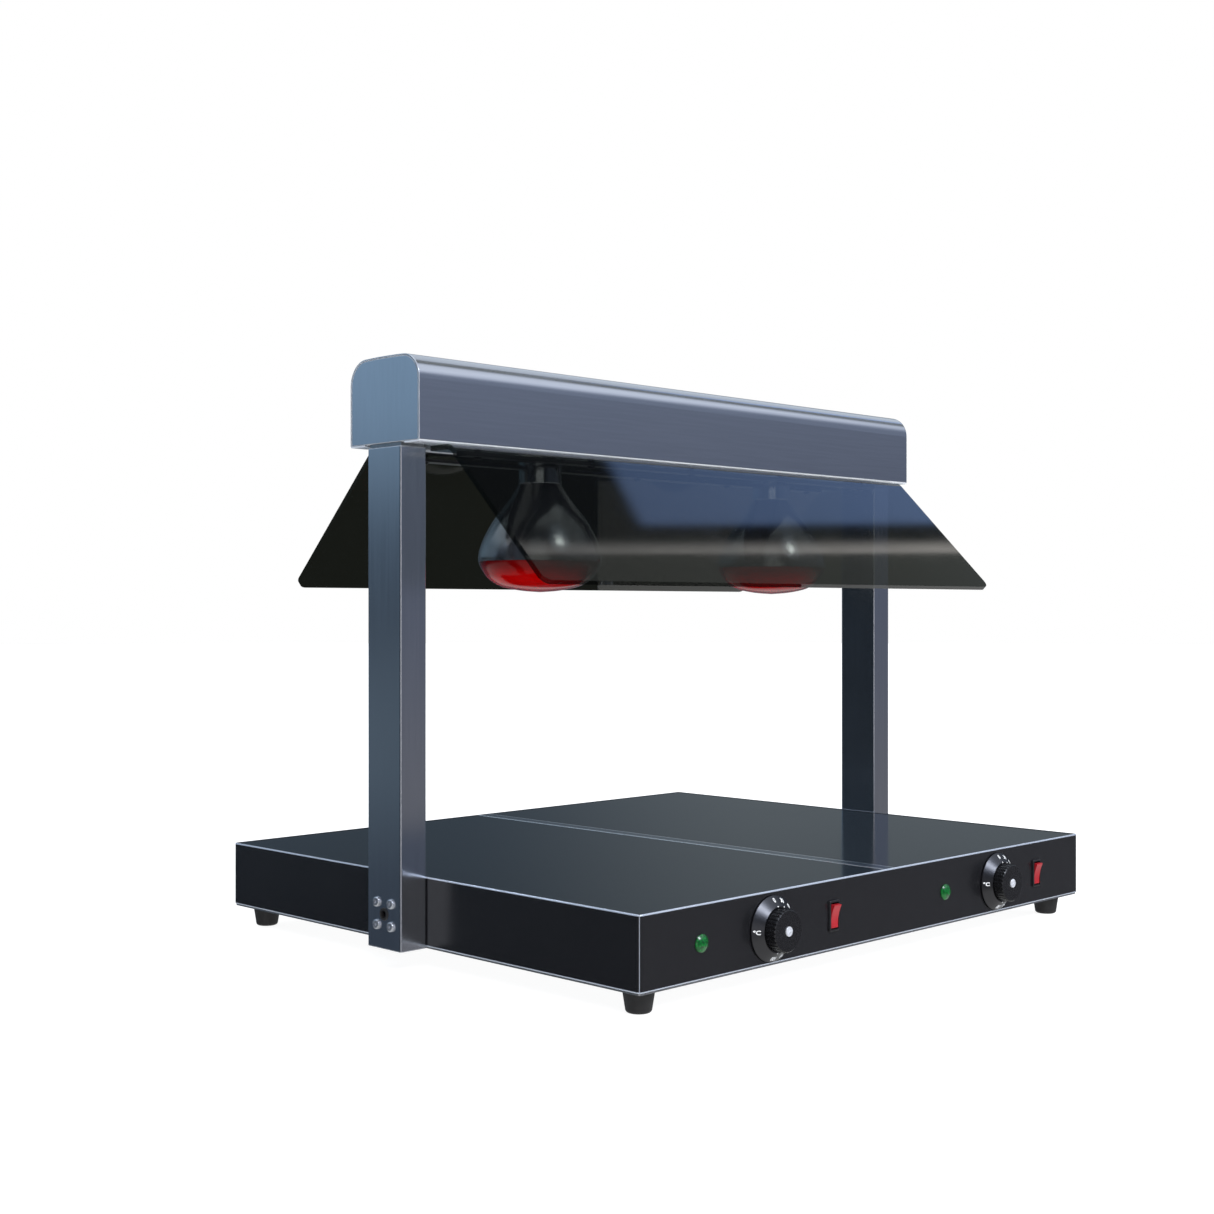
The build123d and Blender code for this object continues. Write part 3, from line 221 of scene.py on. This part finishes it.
def brushed_steel(name, stretch, colour=(0.60, 0.62, 0.66, 1.0), roughness=0.19, hem=None):
    """Satin steel with long fine brush lines and a painted highlight along the edges. Below the hem height
    the whole band carries the same painted highlight.
    """
    material, tree, shader = surface(name, colour, roughness, metallic=1.0)
    lines = tree.noise(420, stretch, detail=4.0)
    cloud = tree.noise(9, detail=2.0)
    rounded = tree.rounded(steel_edge)
    edge = tree.edge(rounded, 0.02, 0.14)
    if hem is not None:
        under = tree.step(tree.coordinate("Z"), hem, hem - hem_height)
        edge = tree.math("MAXIMUM", edge, under)
    shade = tree.mix(tree.step(lines, 0.35, 0.65), darker(colour, 0.965), colour)
    # painted highlight: the edges, and the band under the hem height, are mixed to a near-white colour and
    # made less metallic; the rounding itself is in the normal
    tree.put(shader.inputs["Base Color"], tree.mix(edge, shade, steel_edge_highlight))
    tree.put(shader.inputs["Metallic"], tree.vary(edge, 1.0, -0.45))
    rough = tree.vary(lines, roughness - 0.05, 0.05)
    tree.put(shader.inputs["Roughness"], tree.math("ADD", rough, tree.math("MULTIPLY", cloud, 0.06)))
    tree.put(shader.inputs["Normal"], tree.bump(lines, 0.025, 0.03 * mm, rounded))
    return material


fold_width = 1.6 * mm
fold_core = 0.9 * mm


def enamel():
    """Gloss black enamel on sheet metal, with a painted highlight along the folded edges."""
    black = (0.0075, 0.0075, 0.0085, 1.0)
    enamel_edge_highlight = (0.60, 0.65, 0.74, 1.0)
    material, tree, shader = surface("gloss_black_enamel", black, 0.24, specular_ior_level=0.62)
    peel = tree.noise(700, detail=2.0)
    cloud = tree.noise(14, detail=3.0)
    near = [tree.step(tree.depth_in("base_casing", axis), fold_width, fold_core) for axis in range(3)]
    # an edge is where a point is near the side of the box along two axes
    pairs = [tree.math("MULTIPLY", near[i], near[(i + 1) % 3]) for i in range(3)]
    edge = tree.math("MAXIMUM", tree.math("MAXIMUM", pairs[0], pairs[1]), pairs[2])
    rounded = tree.rounded(enamel_edge)
    # painted highlight: a bluish near-white colour and some metal along the edges of the casing box
    tree.put(shader.inputs["Base Color"], tree.mix(edge, black, enamel_edge_highlight))
    tree.put(shader.inputs["Metallic"], tree.math("MULTIPLY", edge, 0.6))
    tree.put(shader.inputs["Roughness"], tree.vary(cloud, 0.19, 0.10))
    tree.put(shader.inputs["Normal"], tree.bump(peel, 0.06, 0.08 * mm, rounded))
    return material


def plate_glass():
    """Black ceramic glass: smooth, with a faint speckle under the surface."""
    material, tree, shader = surface("ceramic_glass_black", grey(0.006), 0.11, ior=1.52)
    speck = tree.add("TexVoronoi", feature="F1")
    tree.put(speck.inputs["Vector"], tree.place())
    tree.put(speck.inputs["Scale"], 900.0)
    dots = tree.step(speck.outputs["Distance"], 0.10, 0.22, 1.0, 0.0)
    black, dot = (0.006, 0.007, 0.008, 1), (0.030, 0.034, 0.038, 1)
    tree.put(shader.inputs["Base Color"], tree.mix(dots, black, dot))
    tree.put(shader.inputs["Roughness"], tree.vary(tree.noise(7, detail=3.0), 0.08, 0.07))
    tree.put(shader.inputs["Normal"], tree.bump(tree.noise(5, detail=1.0), 0.02, 2 * mm))
    return material


pane_tint = (0.43, 0.44, 0.42, 1.0)
pane_clear = (0.88, 0.89, 0.87, 1.0)
cut_edge_gloss = 0.15


def smoked_glass():
    """Tinted pane: the camera sees what is behind it darkened, with a reflection by angle over it."""
    material = bpy.data.materials.new("smoked_glass")
    tree = Tree(material)
    behind = tree.add("BsdfTransparent")
    seen = tree.add("LightPath").outputs["Is Camera Ray"]
    tree.put(behind.inputs["Color"], tree.mix(seen, pane_clear, pane_tint))
    mirror = tree.add("BsdfGlossy")
    tree.put(mirror.inputs["Color"], grey(1.0))
    tree.put(mirror.inputs["Roughness"], tree.vary(tree.noise(26, detail=4.0), 0.015, 0.03))
    fresnel = tree.add("Fresnel")
    tree.put(fresnel.inputs["IOR"], 1.50)
    geometry = tree.add("NewGeometry")
    outside = tree.math("SUBTRACT", 1.0, geometry.outputs["Backfacing"])
    # the cut edges at the two ends mirror less than the broad faces
    sideways = tree.math("ABSOLUTE", tree.vector("DOT_PRODUCT", geometry.outputs["Normal"], (1, 0, 0)))
    outside = tree.math("MULTIPLY", outside, tree.step(sideways, 0.2, 0.5, 1.0, cut_edge_gloss))
    share = tree.math("MULTIPLY", fresnel.outputs[0], outside)
    tree.show(tree.layers(share, behind.outputs[0], mirror.outputs[0]))
    return material


def rough_plastic(name, colour, roughness, grain=1500, strength=0.12):
    """Moulded plastic or rubber with a fine pitted grain."""
    material, tree, shader = surface(name, colour, roughness)
    pits = tree.noise(grain, detail=3.0)
    cloud = tree.step(tree.noise(60, detail=2.0), 0.3, 0.7)
    tree.put(shader.inputs["Base Color"], tree.mix(cloud, darker(colour, 0.78), colour))
    tree.put(shader.inputs["Roughness"], tree.vary(pits, roughness - 0.07, 0.14))
    tree.put(shader.inputs["Normal"], tree.bump(pits, strength, 0.12 * mm))
    return material


def cast_metal(name, colour, roughness, metallic=1.0):
    """Plain metal for screws, straps and inner parts, with fine machining marks."""
    material, tree, shader = surface(name, colour, roughness, metallic=metallic)
    marks = tree.noise(400, detail=4.0)
    shade = tree.mix(tree.step(marks, 0.3, 0.7), darker(colour, 0.80), colour)
    tree.put(shader.inputs["Base Color"], shade)
    tree.put(shader.inputs["Roughness"], tree.vary(marks, roughness - 0.08, 0.16))
    tree.put(shader.inputs["Normal"], tree.bump(marks, 0.08, 0.1 * mm))
    return material


def skirt_black():
    """Black anodised metal of the dial skirts, with a fine grain."""
    material, tree, shader = surface("dial_black_anodised", grey(0.02), 0.30, metallic=1.0)
    pits = tree.noise(1800, detail=3.0)
    tree.put(shader.inputs["Base Color"], tree.mix(pits, grey(0.062, 0.005), grey(0.086, 0.006)))
    tree.put(shader.inputs["Roughness"], tree.vary(pits, 0.24, 0.12))
    tree.put(shader.inputs["Normal"], tree.bump(pits, 0.10, 0.06 * mm))
    return material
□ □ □
> **Task brief**
Copy the lines from the start of the data verbatim, stopping after the line containing "fold_core = 0.9 * mm".

> **Response for this exercise**
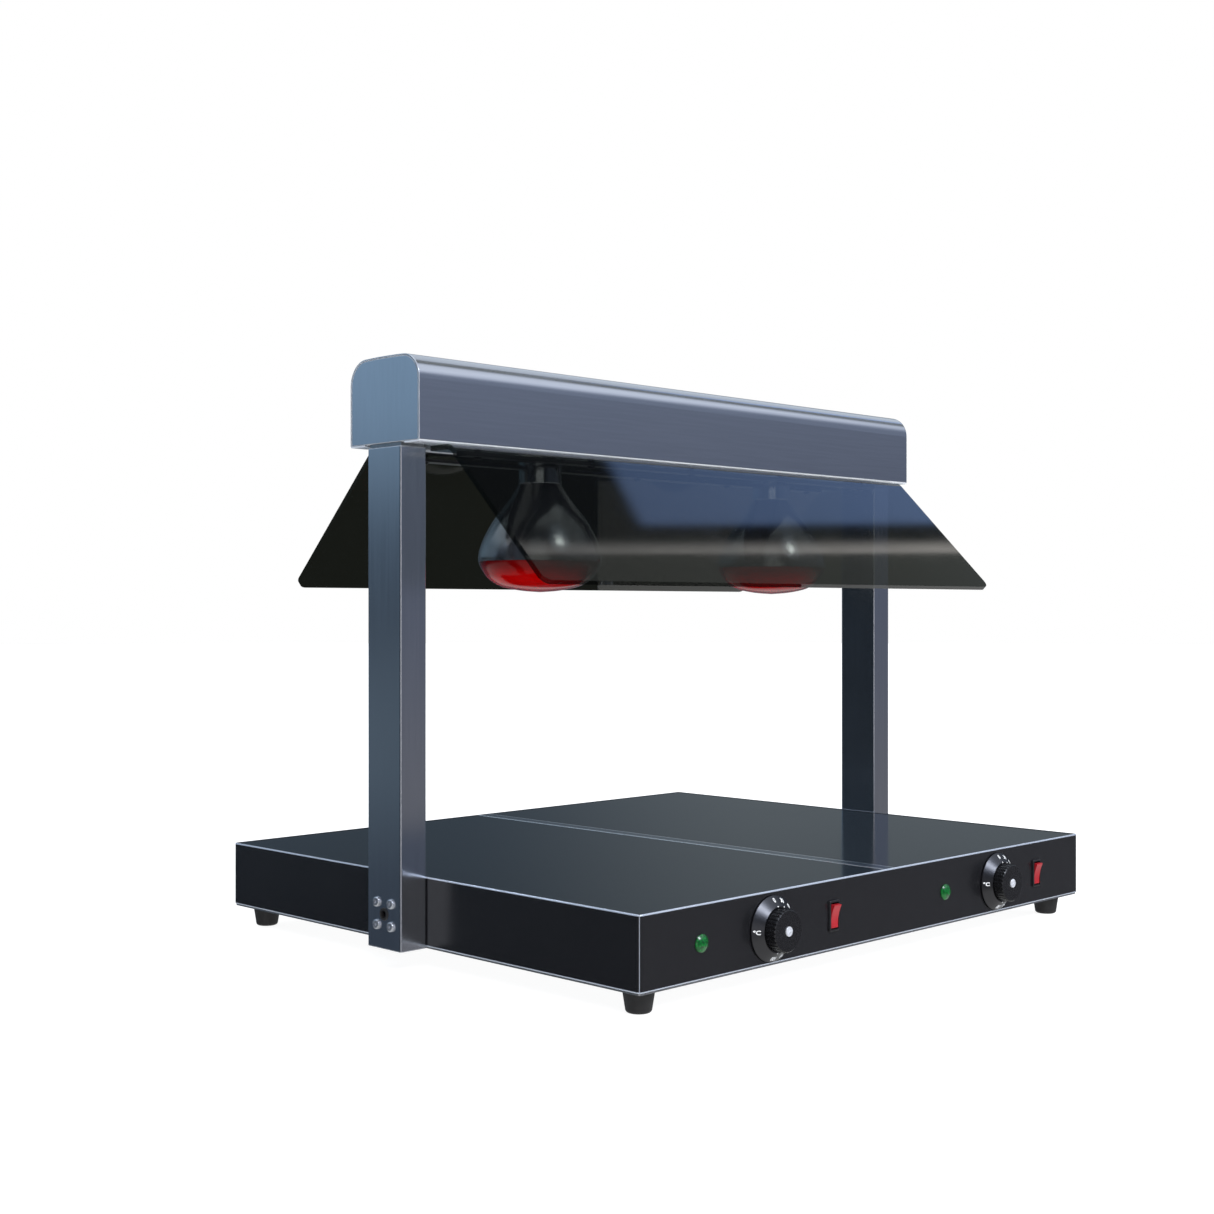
The build123d and Blender code for this object continues. Write part 3, from line 221 of scene.py on. This part finishes it.
def brushed_steel(name, stretch, colour=(0.60, 0.62, 0.66, 1.0), roughness=0.19, hem=None):
    """Satin steel with long fine brush lines and a painted highlight along the edges. Below the hem height
    the whole band carries the same painted highlight.
    """
    material, tree, shader = surface(name, colour, roughness, metallic=1.0)
    lines = tree.noise(420, stretch, detail=4.0)
    cloud = tree.noise(9, detail=2.0)
    rounded = tree.rounded(steel_edge)
    edge = tree.edge(rounded, 0.02, 0.14)
    if hem is not None:
        under = tree.step(tree.coordinate("Z"), hem, hem - hem_height)
        edge = tree.math("MAXIMUM", edge, under)
    shade = tree.mix(tree.step(lines, 0.35, 0.65), darker(colour, 0.965), colour)
    # painted highlight: the edges, and the band under the hem height, are mixed to a near-white colour and
    # made less metallic; the rounding itself is in the normal
    tree.put(shader.inputs["Base Color"], tree.mix(edge, shade, steel_edge_highlight))
    tree.put(shader.inputs["Metallic"], tree.vary(edge, 1.0, -0.45))
    rough = tree.vary(lines, roughness - 0.05, 0.05)
    tree.put(shader.inputs["Roughness"], tree.math("ADD", rough, tree.math("MULTIPLY", cloud, 0.06)))
    tree.put(shader.inputs["Normal"], tree.bump(lines, 0.025, 0.03 * mm, rounded))
    return material


fold_width = 1.6 * mm
fold_core = 0.9 * mm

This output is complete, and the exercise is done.